The individual awards keep rolling in from one of the most successful stretches in team history.
One day after Charlotte goaltender John Muse earned the AHL’s Player of the Week honor, forward Zach Boychuk took home the league’s Player of the Month award for March. During the month, in which the Checkers went 12-4-0 to set a franchise record for wins and climb back into a playoff spot, Boychuk scored 22 points (9g, 13a) in just 16 games.
Boychuk’s month marks the most prolific in team history in terms of total points and only the second in which a Checker has earned 20 or more. With exactly 20 this March, Chris Terry, recalled to Carolina earlier Tuesday, has the other.

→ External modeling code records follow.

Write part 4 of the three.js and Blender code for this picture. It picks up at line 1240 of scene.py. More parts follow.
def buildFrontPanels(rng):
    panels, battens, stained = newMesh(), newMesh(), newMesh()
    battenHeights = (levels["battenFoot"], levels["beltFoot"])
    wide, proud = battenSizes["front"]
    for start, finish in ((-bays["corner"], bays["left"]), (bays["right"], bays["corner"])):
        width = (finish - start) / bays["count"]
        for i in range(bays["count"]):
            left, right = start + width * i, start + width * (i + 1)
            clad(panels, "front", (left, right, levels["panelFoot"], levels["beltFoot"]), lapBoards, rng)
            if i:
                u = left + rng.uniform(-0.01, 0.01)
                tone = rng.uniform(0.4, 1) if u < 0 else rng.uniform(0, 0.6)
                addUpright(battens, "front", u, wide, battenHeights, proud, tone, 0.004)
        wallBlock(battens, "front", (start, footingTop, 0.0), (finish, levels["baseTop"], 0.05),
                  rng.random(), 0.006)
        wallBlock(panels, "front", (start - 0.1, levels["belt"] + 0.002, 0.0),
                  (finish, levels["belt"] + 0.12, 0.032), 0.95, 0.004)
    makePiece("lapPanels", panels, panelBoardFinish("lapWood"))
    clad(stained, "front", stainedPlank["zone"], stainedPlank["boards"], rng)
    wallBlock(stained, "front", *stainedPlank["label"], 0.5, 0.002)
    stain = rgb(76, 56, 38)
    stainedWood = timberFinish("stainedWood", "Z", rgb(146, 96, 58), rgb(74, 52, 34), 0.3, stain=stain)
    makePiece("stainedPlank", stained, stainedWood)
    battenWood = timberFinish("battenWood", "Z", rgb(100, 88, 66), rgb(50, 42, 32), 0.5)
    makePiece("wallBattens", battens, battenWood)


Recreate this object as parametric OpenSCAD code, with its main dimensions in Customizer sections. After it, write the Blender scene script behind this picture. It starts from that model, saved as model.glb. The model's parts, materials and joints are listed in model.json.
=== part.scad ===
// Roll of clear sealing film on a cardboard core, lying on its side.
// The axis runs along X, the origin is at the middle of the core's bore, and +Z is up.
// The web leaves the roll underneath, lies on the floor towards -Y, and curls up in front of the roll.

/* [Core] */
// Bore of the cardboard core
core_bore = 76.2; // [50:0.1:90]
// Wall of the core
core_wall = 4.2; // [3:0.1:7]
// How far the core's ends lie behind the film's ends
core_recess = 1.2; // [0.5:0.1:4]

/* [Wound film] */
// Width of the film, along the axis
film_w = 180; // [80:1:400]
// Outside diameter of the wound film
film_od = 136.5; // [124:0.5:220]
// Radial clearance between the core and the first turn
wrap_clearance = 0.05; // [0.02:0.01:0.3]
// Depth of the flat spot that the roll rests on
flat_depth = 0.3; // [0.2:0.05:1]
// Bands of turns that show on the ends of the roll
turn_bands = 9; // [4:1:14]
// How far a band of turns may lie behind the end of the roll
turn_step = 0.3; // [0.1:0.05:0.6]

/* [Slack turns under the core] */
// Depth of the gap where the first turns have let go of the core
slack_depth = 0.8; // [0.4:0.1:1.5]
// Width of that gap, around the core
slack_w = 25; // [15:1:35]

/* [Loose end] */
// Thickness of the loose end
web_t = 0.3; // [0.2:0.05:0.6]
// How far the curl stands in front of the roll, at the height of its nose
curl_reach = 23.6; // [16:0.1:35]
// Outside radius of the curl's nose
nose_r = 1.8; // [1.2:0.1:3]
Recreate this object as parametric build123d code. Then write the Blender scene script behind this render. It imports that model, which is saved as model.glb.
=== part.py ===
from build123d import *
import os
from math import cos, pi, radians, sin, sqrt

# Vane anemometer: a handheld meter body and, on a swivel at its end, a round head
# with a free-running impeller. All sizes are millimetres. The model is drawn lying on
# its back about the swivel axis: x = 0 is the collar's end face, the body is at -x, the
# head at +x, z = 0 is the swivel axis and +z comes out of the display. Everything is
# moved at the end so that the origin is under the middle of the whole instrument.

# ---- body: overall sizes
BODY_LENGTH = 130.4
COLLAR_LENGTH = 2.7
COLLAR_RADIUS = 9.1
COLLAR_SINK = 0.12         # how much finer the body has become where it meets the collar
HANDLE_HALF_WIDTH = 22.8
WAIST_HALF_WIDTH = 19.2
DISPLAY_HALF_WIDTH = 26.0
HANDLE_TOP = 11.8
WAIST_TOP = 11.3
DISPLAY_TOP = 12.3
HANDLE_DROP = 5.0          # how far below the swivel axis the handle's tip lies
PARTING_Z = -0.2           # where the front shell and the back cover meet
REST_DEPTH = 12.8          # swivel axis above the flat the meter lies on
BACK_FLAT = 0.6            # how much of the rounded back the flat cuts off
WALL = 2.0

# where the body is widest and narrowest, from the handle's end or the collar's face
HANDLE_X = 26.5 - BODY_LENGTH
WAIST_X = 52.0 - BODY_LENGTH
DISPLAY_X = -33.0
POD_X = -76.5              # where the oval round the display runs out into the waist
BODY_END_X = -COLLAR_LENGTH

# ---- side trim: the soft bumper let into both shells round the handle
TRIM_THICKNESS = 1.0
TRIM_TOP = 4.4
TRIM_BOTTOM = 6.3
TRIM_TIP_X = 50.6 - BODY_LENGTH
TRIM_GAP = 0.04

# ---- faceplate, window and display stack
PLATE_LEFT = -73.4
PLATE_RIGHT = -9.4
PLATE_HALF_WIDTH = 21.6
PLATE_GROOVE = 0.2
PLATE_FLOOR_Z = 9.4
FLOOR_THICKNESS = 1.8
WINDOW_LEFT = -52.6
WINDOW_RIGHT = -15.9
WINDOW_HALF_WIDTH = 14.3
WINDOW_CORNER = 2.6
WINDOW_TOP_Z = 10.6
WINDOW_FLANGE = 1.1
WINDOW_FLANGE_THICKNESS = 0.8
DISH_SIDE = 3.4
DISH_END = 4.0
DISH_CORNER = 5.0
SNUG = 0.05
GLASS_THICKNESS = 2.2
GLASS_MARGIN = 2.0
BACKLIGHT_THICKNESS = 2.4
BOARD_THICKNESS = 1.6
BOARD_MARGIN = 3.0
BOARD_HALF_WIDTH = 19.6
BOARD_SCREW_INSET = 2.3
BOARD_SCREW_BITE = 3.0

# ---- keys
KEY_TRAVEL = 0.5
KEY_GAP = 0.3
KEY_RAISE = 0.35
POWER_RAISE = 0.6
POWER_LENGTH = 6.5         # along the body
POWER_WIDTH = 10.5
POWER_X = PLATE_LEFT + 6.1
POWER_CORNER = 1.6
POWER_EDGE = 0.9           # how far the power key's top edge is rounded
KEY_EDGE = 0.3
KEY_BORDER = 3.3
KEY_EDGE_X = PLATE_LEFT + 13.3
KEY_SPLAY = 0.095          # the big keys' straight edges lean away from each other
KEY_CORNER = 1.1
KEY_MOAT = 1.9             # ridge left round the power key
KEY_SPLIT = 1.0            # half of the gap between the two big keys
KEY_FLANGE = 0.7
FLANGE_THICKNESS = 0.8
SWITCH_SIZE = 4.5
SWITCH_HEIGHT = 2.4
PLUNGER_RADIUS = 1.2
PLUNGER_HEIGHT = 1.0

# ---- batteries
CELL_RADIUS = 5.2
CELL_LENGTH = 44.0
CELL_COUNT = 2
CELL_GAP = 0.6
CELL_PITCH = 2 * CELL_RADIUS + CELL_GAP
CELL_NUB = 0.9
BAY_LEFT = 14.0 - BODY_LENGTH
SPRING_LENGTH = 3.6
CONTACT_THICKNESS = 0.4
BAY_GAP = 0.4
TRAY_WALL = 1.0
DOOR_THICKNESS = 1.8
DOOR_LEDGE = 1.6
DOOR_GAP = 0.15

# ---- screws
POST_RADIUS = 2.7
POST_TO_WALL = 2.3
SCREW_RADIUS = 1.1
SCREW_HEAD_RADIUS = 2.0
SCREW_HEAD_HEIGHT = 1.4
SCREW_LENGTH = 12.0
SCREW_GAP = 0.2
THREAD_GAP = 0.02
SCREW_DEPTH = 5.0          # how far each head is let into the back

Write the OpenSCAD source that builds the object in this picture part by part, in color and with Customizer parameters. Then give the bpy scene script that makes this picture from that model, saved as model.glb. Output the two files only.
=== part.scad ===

Boychuk, whose month was highlighted by his third hat trick of the season on March 2 and a franchise-record, five-point effort (2g, 3a) in Iowa on March 26, now ranks tied for third in the AHL with 67 points in 62 games. His point total is a new club record for most in a single season, surpassing his old record of 65 set in the 2010-11 campaign. His 32 goals, nine more than his previous career high, are tied for first in the league and are two off the team record set by Terry that same season.
Now in his fifth professional season, all within the Carolina Hurricanes organization, Boychuk recorded at least one point in 12 of 16 games in March. The Checkers went 12-0-0 in those games, with coach Jeff Daniels praising Boychuk’s consistency as compared to previous seasons.
“That’s the big thing right there,” said Daniels following Tuesday’s practice. “With and without the puck, he’s done that all season long. That’s one thing he lacked earlier in his career where he’d be good for a stretch and then not as good. This year he’s been, night in and night out, one of our best players.”
A 24-year-old, first-round draft pick (14th overall) in 2008, Boychuk also earned league honors via a Player of the Week award in the 2010-11 campaign. He is the second Checker to earn a monthly award in the team’s four AHL seasons, with Justin Peters named top goaltender in November of 2011.